Stability and fate of environmental DNA

Abstract

Stability and fate of environmental DNA Hannah Kleyer and Kristy Deiner Environmental DNA Group, Swiss Federal Institute of Technology (ETH) Zürich, Switzerland Environmental DNA (eDNA) has become a crucial tool to detect organism distribution and monitor biodiversity in various environments. eDNA is shed into the environment by animals and plants as complex mixture of different states ranging from intact cells and organelles, to lysed cells releasing dissolved DNA. Yet, the dynamics and mechanisms of eDNA persistence are largely unknown especially when considering different eDNA states. This is decisive in advancing eDNA data interpretation since each one of these states can potentially have a different decay rate leading to a different persistence time in the environment.
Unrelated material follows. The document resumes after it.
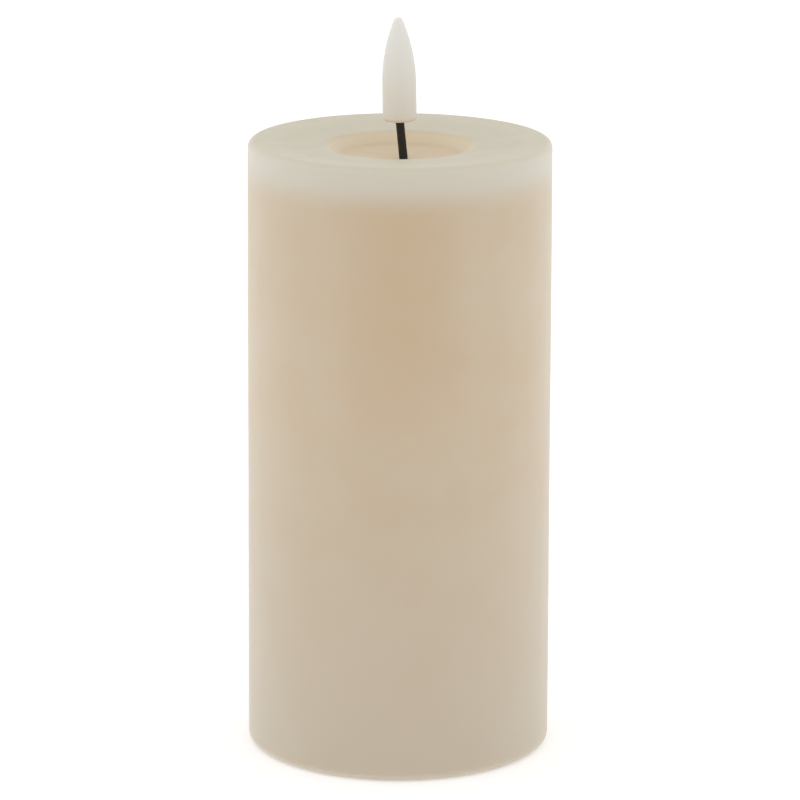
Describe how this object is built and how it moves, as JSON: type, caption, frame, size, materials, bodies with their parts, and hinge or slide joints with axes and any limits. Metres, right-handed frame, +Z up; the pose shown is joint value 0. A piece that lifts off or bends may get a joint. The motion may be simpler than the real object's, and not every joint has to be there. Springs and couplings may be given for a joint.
{
  "type": "flameless led candle",
  "caption": "Battery pillar candle: hollow wax shell with a dished top, leaning black wick, frosted flame, and a base with a hinged battery door and slide switch.",
  "frame": {"origin": "centre of the circle on the surface that the candle stands on", "axes": "+Z up along the pillar, +X along the two cells towards the door's latch, -Y the side that the viewer faces, slide switch on the +Y side of the bay"},
  "size_m": [0.0742, 0.0742, 0.1796],
  "materials": {
    "wax": "cast paraffin wax, satin",
    "liner_plastic": "moulded PP, satin",
    "black_plastic": "extruded black plastic, satin",
    "flame_plastic": "frosted translucent PP",
    "base_plastic": "moulded ABS, fine texture",
    "tray_plastic": "moulded ABS",
    "screw_steel": "zinc plated",
    "contact_steel": "nickel plated spring steel",
    "cell_jacket": "printed sleeve, no marks",
    "board_green": "glass-epoxy board, solder mask",
    "board_white": "glass-epoxy board, white mask",
    "chip_black": "moulded epoxy",
    "led_amber": "phosphor over chip",
    "capacitor_can": "sleeved aluminium can",
    "crystal_can": "drawn can",
    "switch_steel": "nickel plated",
    "switch_paper": "phenolic paper",
    "bronze": "phosphor bronze",
    "wire_red": "PVC sleeve",
    "wire_black": "PVC sleeve",
    "wire_white": "PVC sleeve"
  },
  "bodies": {
    "root": {"wax_pillar": "wax", "core_liner": "liner_plastic", "wick_holder": "liner_plastic", "holder_screws": "screw_steel", "wick_tube": "black_plastic", "flame_shell": "flame_plastic", "flame_plug": "flame_plastic", "flame_led_board": "board_white", "flame_leds": "led_amber", "led_lead_red": "wire_red", "led_lead_black": "wire_black", "base_plate": "base_plastic", "base_screws": "screw_steel", "battery_tray": "tray_plastic", "tray_screws": "screw_steel", "cell_front": "cell_jacket", "cell_rear": "cell_jacket", "positive_contact": "contact_steel", "negative_plate": "contact_steel", "negative_spring": "contact_steel", "bridge_plate": "contact_steel", "bridge_spring": "contact_steel", "control_board": "board_green", "board_screws": "screw_steel", "controller_chip": "chip_black", "smoothing_capacitor": "capacitor_can", "board_resistors": "chip_black", "timing_crystal": "crystal_can", "switch_can": "switch_steel", "switch_wafer": "switch_paper", "switch_terminals": "switch_steel", "switch_screws": "screw_steel", "switch_leads": "wire_white", "battery_lead_red": "wire_red", "battery_lead_black": "wire_black"},
    "battery_door": {"battery_door": "base_plastic"},
    "switch_knob": {"switch_slider": "black_plastic", "switch_wiper": "bronze"}
  },
  "joints": [
    {"name": "door_hinge", "type": "hinge", "parent": "root", "child": "battery_door", "pos_m": [-0.0274, 0, 0.0021], "axis": [0, 1, 0], "range_deg": [0, 90]},
    {"name": "switch_slide", "type": "slide", "parent": "root", "child": "switch_knob", "axis": [1, 0, 0], "range_m": [0, 0.004]}
  ]
}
We experimentally evaluated degradation of plant and animal eDNA from cells, organelles and in its dissolved form under precisely controlled conditions with and without bacteria. We hypothesize that eDNA decay depends on its state and that dissolved DNA degrades faster than organelle or cellular DNA. Moreover, we expect increased eDNA degradation in presence of bacteria using nucleic acid as nutrient source. First results show clear effects from presence of bacteria on the experimental conditions. Bacterial presence leads to a decrease in pH overtime in replicates containing cells, organelles and when all states were mixed, but not for dissolved DNA alone, suggesting increased metabolic activity when other cellular components are also available affecting eDNA decay.